I do not know whether this is helpful, but I believe that there was a flurry of devolution issues while Lord Bonomy was considering his proposals. I am not conscious that as many matters are now being taken to the Judicial Committee of the Privy Council as one might expect. When a new jurisdiction is introduced, there will inevitably be a bit of pushing at its frontiers and a proper testing of it. Even if a devolution issue were raised, I suspect that, in an urgent case, the Judicial Committee of the Privy Council would be remarkably good at dealing with it quickly.
What are your views on the proposal that the Judicial Committee of the Privy Council should become part of the supreme court? Would you be content with that?
Yes, if I may speak for myself. That proposal seems logical and I do not believe that it raises any particular issue. Of course, it leaves aside all the questions that we have talked about regarding overall consequences. However, I have no difficulty in principle with the proposal, which seems logical.
As members have no further questions, I ask the two witnesses whether they want to make any concluding remarks.

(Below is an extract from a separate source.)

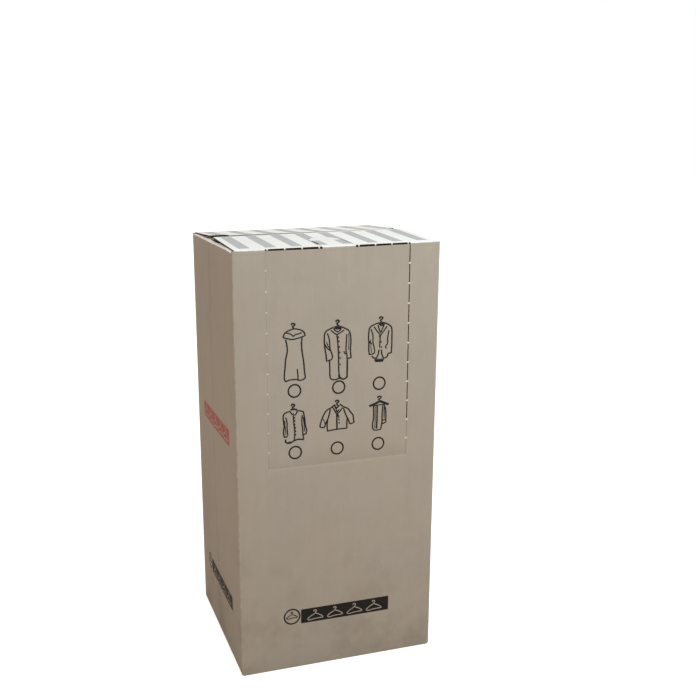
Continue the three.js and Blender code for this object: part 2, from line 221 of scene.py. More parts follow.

I do not, other than to say thank you for what has been an enjoyable session. I wish you well in your deliberations.
I endorse that.
On behalf of the committee, I thank you both. We appreciate your coming here after a day's work in court. We particularly appreciate your presence, because the nature of the supreme court proposal is such that it is vital that the committee receives the best and most informed evidence that it can get. Your contribution to the meeting has been extremely helpful in that respect.